Visiting Baku on 14 December, Russian Foreign Minister Sergey Lavrov told journalists that Aliyev seemed ‘sincerely oriented towards renewing the talks, to look for constructive exchanges’.

On 14 December, Nikol Pashinyan tweeted that ‘peaceful resolution of Nagorno-Karabakh conflict remains top priority for us. We will continue with the peace process for the benefit of regional peace and security. Resolution requires genuine efforts of all parties.’

Following the 9 December parliamentary election results, Olesya Vartanyan, an analyst with peacebuilding organisation the International Crisis Group, expressed cautious optimism that the new Armenian leadership might have a mandate now to ‘reset’ peace talks with Azerbaijan over Nagorno-Karabakh.

According to Diana Yayloyan, there is a public appetite for progress in peace talks.

‘More than twenty years were wasted on the negotiations without results, every single year is adding to the economic disadvantage and increasing mutual hostile perceptions among the new generations. People are tired of war and blockade.’

‘During this initial period, it seems that Pashinyan’s government is ready to take the risk and make further steps’, Yayloyan told OC Media.

Mikayel Zolyan was more cautious in his optimism, stating that no one should expect major breakthroughs in the resolution of conflict over disputed territories, but restarting dialogue, reducing tensions along the line of contact, and decreasing the militancy in official rhetoric would be a good start.

Pashinyan insists on a geopolitical status quo

On 10 December, Pashinyan rejected the notion of Armenia being ‘in the Russian zone of influence’, reminding journalists that Armenia is a member country of both the Russia-led Eurasian Economic Union (EAEU) and the Council of Europe.

The closest format for Armenia for cooperation with the European Union is the EU–Armenia Comprehensive and Enhanced Partnership Agreement (CEPA), which was signed before pashinyan came to power, in November 2017.

Armenia’s European partners have named CEPA as a pathway to the country’s reforms, as well as to opening up to EU investments, and possibly leading to visa liberalisation talks.

After being appointed prime minister by parliament in early May, Pashinyan announced his intentions to deepen cooperation with western powers, but also confirmed as early as 14 May that Armenia would stick with its EAEU membership.

Supporters of Pashinyan gathered on Yerevan's Republic Square to await parliament's vote to appoint him (Armine Avetisyan /OC Media)

Pashinyan told reporters on 10 December that as a Collective Security Treaty Organisation (CSTO) member country, Armenia had no intention of joining NATO, but will continue cooperating with the alliance within peacekeeping missions.

The CSTO is a Russia-dominated political and military alliance in the post-Soviet region.

Fallout in the CSTO

Despite Yerevan’s insistence of no change of plans in cooperation with NATO, Moscow has been irritated with the new Armenian authorities’ dealings with the CSTO, especially after law enforcement agencies sought the arrest of the organisation’s Secretary General, Yuri Khachaturov, in July.

Khachaturov, later released on bail and permitted to travel to Russia, is a former Chief of Staff of the Armenian Armed Forces.

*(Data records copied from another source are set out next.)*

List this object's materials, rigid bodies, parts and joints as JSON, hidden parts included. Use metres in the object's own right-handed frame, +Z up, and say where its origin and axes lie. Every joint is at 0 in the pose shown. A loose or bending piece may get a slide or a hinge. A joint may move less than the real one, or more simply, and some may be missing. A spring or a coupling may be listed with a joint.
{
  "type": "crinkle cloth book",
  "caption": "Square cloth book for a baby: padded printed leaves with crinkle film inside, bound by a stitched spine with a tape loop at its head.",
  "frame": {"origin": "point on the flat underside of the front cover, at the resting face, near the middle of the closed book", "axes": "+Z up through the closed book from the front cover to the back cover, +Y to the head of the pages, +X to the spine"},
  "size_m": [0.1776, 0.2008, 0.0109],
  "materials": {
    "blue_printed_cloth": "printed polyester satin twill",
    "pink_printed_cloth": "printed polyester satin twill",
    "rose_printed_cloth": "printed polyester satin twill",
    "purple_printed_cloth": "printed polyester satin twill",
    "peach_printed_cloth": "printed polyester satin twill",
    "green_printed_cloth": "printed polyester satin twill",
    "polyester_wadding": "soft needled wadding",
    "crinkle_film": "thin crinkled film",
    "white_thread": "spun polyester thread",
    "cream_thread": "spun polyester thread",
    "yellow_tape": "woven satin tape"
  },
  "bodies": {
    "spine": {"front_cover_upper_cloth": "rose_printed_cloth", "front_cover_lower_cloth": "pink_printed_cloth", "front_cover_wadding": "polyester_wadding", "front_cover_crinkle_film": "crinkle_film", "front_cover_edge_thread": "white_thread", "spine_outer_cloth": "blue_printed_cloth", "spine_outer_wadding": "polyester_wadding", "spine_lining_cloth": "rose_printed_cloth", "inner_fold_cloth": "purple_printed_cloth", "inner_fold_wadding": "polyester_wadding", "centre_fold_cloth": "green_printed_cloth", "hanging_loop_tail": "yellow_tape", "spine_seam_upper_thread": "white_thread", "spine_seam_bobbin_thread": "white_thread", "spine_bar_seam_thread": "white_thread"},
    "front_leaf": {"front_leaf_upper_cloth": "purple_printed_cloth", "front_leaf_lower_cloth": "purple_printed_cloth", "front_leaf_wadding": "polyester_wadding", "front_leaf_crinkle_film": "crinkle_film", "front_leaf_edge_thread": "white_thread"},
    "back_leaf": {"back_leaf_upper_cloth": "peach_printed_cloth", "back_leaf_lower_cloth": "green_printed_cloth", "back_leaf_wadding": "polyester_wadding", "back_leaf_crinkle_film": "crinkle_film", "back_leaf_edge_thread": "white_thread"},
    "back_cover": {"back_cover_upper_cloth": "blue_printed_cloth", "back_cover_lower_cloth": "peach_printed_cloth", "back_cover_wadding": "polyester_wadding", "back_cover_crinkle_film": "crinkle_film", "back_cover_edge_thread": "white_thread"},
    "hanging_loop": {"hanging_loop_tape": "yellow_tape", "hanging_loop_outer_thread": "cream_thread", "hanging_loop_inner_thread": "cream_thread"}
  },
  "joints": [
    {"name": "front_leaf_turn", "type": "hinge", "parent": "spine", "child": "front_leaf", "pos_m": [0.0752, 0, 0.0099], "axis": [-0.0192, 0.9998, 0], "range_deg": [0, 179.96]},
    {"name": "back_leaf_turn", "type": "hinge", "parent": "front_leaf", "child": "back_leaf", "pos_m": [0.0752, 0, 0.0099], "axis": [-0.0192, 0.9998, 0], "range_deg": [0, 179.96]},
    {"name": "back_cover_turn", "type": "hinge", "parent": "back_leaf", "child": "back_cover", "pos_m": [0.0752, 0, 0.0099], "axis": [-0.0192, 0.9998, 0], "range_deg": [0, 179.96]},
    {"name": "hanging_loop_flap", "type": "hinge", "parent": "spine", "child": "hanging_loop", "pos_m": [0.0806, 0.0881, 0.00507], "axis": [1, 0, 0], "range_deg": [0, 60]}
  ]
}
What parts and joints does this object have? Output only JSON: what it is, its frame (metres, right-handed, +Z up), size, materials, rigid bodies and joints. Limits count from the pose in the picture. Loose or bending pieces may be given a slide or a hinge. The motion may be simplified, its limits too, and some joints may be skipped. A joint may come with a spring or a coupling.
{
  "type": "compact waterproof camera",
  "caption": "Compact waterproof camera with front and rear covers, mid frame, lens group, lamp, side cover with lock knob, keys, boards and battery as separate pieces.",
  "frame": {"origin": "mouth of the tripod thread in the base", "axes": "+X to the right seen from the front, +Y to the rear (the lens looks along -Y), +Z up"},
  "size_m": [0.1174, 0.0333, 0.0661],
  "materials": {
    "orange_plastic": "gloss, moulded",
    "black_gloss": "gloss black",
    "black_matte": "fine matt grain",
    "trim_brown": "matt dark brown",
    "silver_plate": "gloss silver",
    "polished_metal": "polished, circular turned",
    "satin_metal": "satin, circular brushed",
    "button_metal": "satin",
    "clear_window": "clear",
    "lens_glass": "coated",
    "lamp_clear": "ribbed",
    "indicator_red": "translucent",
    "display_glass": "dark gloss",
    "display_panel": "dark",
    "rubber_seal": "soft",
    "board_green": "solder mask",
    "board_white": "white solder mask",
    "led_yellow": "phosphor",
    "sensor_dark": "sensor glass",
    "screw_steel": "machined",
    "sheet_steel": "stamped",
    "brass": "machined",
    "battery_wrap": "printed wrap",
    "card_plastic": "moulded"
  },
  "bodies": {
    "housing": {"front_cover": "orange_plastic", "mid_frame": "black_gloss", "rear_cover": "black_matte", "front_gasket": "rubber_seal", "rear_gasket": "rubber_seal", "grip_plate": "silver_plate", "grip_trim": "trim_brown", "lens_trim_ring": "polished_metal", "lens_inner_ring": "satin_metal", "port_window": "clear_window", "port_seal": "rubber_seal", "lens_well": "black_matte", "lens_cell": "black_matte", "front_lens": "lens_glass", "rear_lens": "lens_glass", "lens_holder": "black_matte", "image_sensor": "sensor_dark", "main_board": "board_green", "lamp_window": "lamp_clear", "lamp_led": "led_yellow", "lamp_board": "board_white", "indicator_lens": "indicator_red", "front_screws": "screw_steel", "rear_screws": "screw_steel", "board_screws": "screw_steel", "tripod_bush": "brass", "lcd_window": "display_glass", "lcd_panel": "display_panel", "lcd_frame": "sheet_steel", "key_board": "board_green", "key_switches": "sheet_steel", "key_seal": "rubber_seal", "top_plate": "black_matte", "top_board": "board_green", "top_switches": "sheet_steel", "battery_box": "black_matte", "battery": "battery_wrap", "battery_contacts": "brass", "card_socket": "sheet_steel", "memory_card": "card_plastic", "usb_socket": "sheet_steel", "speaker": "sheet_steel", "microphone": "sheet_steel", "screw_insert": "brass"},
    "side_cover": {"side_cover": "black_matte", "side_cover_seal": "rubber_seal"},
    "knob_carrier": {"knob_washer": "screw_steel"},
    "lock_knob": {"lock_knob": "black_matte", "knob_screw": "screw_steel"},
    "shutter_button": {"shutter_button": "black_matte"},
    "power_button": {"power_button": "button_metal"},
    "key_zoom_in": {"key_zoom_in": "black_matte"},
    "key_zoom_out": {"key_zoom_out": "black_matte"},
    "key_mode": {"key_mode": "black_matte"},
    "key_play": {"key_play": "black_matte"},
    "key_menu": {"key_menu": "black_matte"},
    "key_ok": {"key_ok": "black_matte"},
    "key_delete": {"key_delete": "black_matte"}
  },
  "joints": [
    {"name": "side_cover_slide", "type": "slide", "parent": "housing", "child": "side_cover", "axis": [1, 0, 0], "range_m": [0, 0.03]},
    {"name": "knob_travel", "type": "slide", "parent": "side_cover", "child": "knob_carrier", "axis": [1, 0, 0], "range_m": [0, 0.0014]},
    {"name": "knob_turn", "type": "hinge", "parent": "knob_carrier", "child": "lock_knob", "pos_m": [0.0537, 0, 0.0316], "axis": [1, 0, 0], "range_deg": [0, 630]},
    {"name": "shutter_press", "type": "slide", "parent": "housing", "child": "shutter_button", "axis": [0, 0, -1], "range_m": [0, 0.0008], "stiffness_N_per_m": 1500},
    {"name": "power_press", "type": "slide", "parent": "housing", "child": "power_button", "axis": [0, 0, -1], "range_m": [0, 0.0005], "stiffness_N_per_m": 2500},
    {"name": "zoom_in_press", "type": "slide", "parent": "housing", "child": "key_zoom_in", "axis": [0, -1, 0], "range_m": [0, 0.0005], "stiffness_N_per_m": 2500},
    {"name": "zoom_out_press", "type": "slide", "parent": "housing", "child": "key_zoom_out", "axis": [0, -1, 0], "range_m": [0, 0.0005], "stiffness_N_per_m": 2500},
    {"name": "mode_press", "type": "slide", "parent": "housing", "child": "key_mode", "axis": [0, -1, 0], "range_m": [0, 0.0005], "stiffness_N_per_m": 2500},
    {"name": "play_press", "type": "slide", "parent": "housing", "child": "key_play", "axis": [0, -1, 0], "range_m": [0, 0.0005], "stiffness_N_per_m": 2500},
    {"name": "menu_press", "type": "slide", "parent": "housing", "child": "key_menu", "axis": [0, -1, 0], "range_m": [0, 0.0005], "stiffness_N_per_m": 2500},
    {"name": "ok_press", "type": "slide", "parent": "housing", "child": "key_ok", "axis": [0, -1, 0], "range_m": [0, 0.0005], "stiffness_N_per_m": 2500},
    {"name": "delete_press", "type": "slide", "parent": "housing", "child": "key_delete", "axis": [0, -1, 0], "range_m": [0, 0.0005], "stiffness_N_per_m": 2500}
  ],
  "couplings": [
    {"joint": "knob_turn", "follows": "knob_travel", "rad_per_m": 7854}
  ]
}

He was advanced to this post a month after the 2008 anti-government crackdown on opposition rallies in Armenia, something the authorities are currently investigating.

While Khachaturov is no longer head of the CSTO, Yerevan sought to preserve their rotation-based presidency of the organisation, which would have expired only in 2020.

The endeavour led to tensions with Belarus and Kazakhstan. Pashinyan accused the two CSTO member countries of independently exploring options for Armenia’s replacement.

On 13 December, Kazakhstani President Nursultan Nazarbayev confirmed his support for Stanislau Zas, the current State Secretary of the Security Council of Belarus, to become CSTO Secretary.

In addition to tensions over the CSTO, Armenian law enforcement agencies have pursued companies owned by the Russian state. In August, the State Revenue Committee raided a local subsidiary of Russian Railways, and in November, they started a probe over possible tax evasion by a subsidiary of Gazprom.

In light of recent developments, US private intelligence consulting centre Stratfor reported in November that Trump’s administration intended to concentrate on developing stronger ties with Armenia, hoping ‘to exploit’ recent Armenian–Russian tensions ‘to drive a wedge between’ them.

During a trip to the South Caucasus in late October, US National Security Advisor John Bolton said his administration would be interested in exploring the sale of American weapons to Armenia.

With five days having passed since the victory of Pashinyan’s coalition in parliamentary elections, the Russian leadership has not yet congratulated Pashinyan on his victory.

Researcher Diana Yayloyan said she does not necessarily see any sign of a major foreign policy shift in the new Armenian leader’s steps. What Pashinyan might currently be attempting, according to her, is to transform the Kremlin’s policy towards the country to consider Armenia a ‘reliable strategic ally’ in the region, instead of a ‘client’ state.

For ease of reading, we choose not to use qualifiers such as ‘de facto’, ‘unrecognised’, or ‘partially recognised’ when discussing institutions or political positions within Abkhazia, Nagorno-Karabakh, and South Ossetia. This does not imply a position on their status.